Les dévots aux sciences occultes faisaient intervenir les pouvoirs surnaturels. Les esprits forts et les esprits positifs se refusaient à évoquer le surnaturel et se contentaient de raisonnements simplistes, dont le problème sortait plus embrouillé qu’auparavant. Le grand nombre se bornait à constater sagement qu’on était en présence de l’inexplicable. Quant aux châtelains et aux domestiques, on eût été mal venu de les questionner. Maîtres et serviteurs passaient pour avoir prêté un serment qui les astreignait au silence, et qui ne fut jamais trahi.

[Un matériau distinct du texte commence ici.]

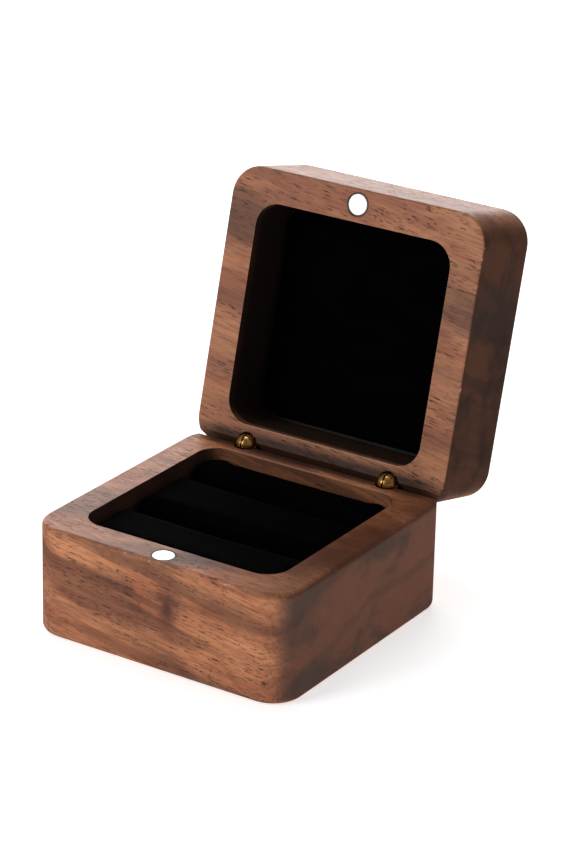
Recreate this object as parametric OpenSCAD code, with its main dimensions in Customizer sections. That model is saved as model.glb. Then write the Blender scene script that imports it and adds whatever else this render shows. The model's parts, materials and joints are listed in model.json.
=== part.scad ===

Les suppositions, si invraisemblables qu’elles pussent être, l’étaient moins encore que la réalité.
Je me hâte d’ajouter que je n’ai joué aucun rôle dans les évènements qui vont suivre. Mais j’ai sur ceux qui les racontent l’avantage d’en avoir connu de très près l’un des principaux témoins. C’est son récit que je transmets à mes lecteurs.

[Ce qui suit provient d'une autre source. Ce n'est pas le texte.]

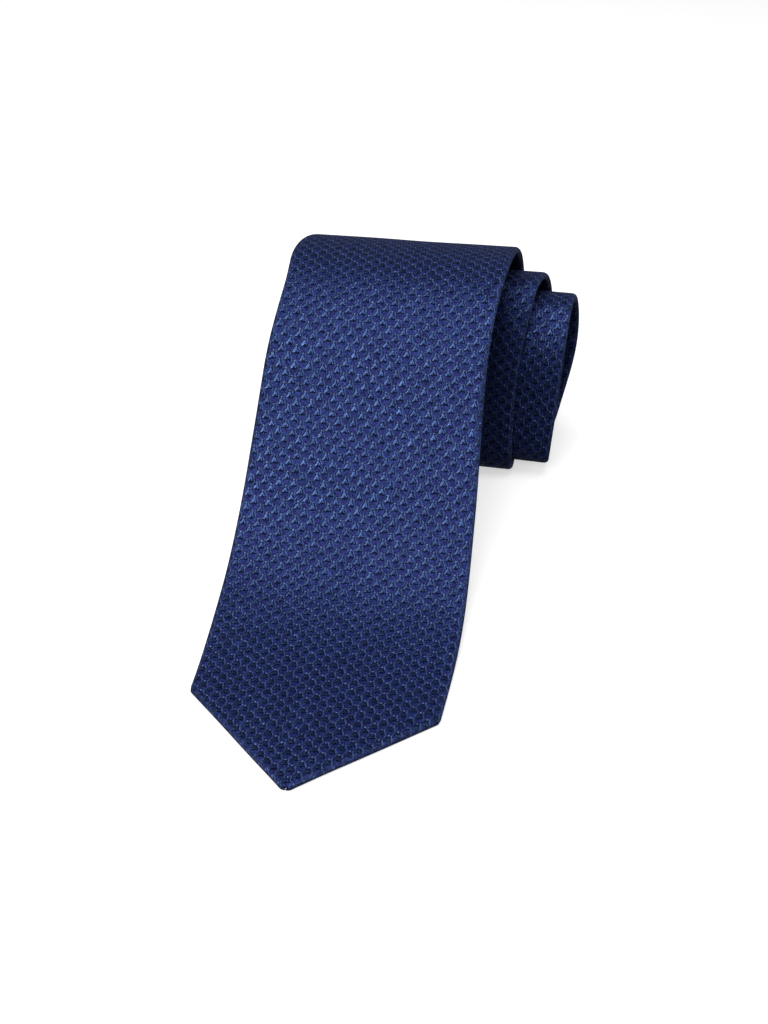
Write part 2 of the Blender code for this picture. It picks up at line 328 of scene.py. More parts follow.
# ---- materials ----
class Graph:
    """Short notation for node arithmetic."""

    def __init__(self, name):
        self.material = bpy.data.materials.new(name)
        self.material.use_nodes = True
        self.tree = self.material.node_tree
        self.surface = self.tree.nodes["Principled BSDF"]

    def node(self, kind, **settings):
        n = self.tree.nodes.new(kind)
        for key, value in settings.items():
            setattr(n, key, value)
        return n

    def put(self, socket, value):
        if isinstance(value, Value):
            value = value.out
        if hasattr(value, "is_output"):
            self.tree.links.new(value, socket)
        else:
            socket.default_value = value

    def math(self, op, *args, clamp=False):
        n = self.node("ShaderNodeMath", operation=op, use_clamp=clamp)
        for i, v in enumerate(args):
            self.put(n.inputs[i], v)
        return Value(self, n.outputs[0])

    def vector(self, x, y, z=0.0):
        n = self.node("ShaderNodeCombineXYZ")
        for i, v in enumerate((x, y, z)):
            self.put(n.inputs[i], v)
        return n.outputs[0]

    def noise(self, x, y, z=0.0, detail=2.0, roughness=0.5):
        n = self.node("ShaderNodeTexNoise", noise_dimensions="3D")
        self.put(n.inputs["Vector"], self.vector(x, y, z))
        n.inputs["Scale"].default_value = 1.0
        n.inputs["Detail"].default_value = detail
        n.inputs["Roughness"].default_value = roughness
        return Value(self, n.outputs[0])

    def mix(self, amount, a, b):
        """Colour a to colour b."""
        n = self.node("ShaderNodeMix", data_type="RGBA", clamp_factor=True)
        self.put(n.inputs[0], amount)
        for socket, v in ((n.inputs[6], a), (n.inputs[7], b)):
            self.put(socket, (*v, 1.0) if isinstance(v, tuple) else v)
        return n.outputs[2]

    def scale_colour(self, colour, amount):
        n = self.node("ShaderNodeVectorMath", operation="SCALE")
        self.tree.links.new(colour, n.inputs[0])
        self.put(n.inputs[3], amount)
        return n.outputs[0]

    def coords(self):
        n = self.node("ShaderNodeAttribute", attribute_type="GEOMETRY", attribute_name="weave")
        s = self.node("ShaderNodeSeparateXYZ")
        self.tree.links.new(n.outputs["Vector"], s.inputs[0])
        return [Value(self, o) for o in s.outputs]

    def bump(self, height, distance, strength=1.0):
        n = self.node("ShaderNodeBump")
        self.put(n.inputs["Height"], height)
        n.inputs["Distance"].default_value = distance
        n.inputs["Strength"].default_value = strength
        self.tree.links.new(n.outputs[0], self.surface.inputs["Normal"])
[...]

M. S. » (Sandoz, 1957a : I-III)
Cet avant-propos constitue le premier cadre du récit car, bien que le narrateur du récit encadrant l’histoire de Mrs. Murray et l’auteur de l’avant-propos soient une seule et même instance narrative, les deux textes appartiennent à une époque différente. On peut ainsi dégager trois moments différents. Le premier, celui de l’avant-propos serait contemporain de la première publication du Labyrinthe, c’est-à-dire daterait de 1941. Ensuite, le deuxième récit-cadre, où le narrateur introduit le personnage de Mrs. Murray, une Écossaise qu’il a rencontrée « dans un hôtel des Alpes suisses » (Sandoz, 1957b : 5), pourrait dater des années 1920, si l’on considère que le narrateur et Sandoz sont une seule et même entité, étant donné que le narrateur mentionne que c’était à l’époque de ses premiers essais littéraires : Il écrit en effet qu’« il fut questionn[é] sur [s]es premiers essais littéraires » et qu’« [il] était fort jeune à cette époque » (Sandoz, 1957b : 3). Si l’on poursuit dans la voie de l’interprétation autobiographique, ceci situerait l’action aux environs des années 1920. Enfin, vient l’histoire relatée par Mrs. Murray, qui se termine avec la mort de Sir Roger Philipp Mc Team, Baron de Craven, né en 1730 et décédé en 1905. Ces dates permettent de se pencher à présent sur les informations fournies par la préface et de mettre en relief les conséquences qu’elles ont dans l’interprétation du récit.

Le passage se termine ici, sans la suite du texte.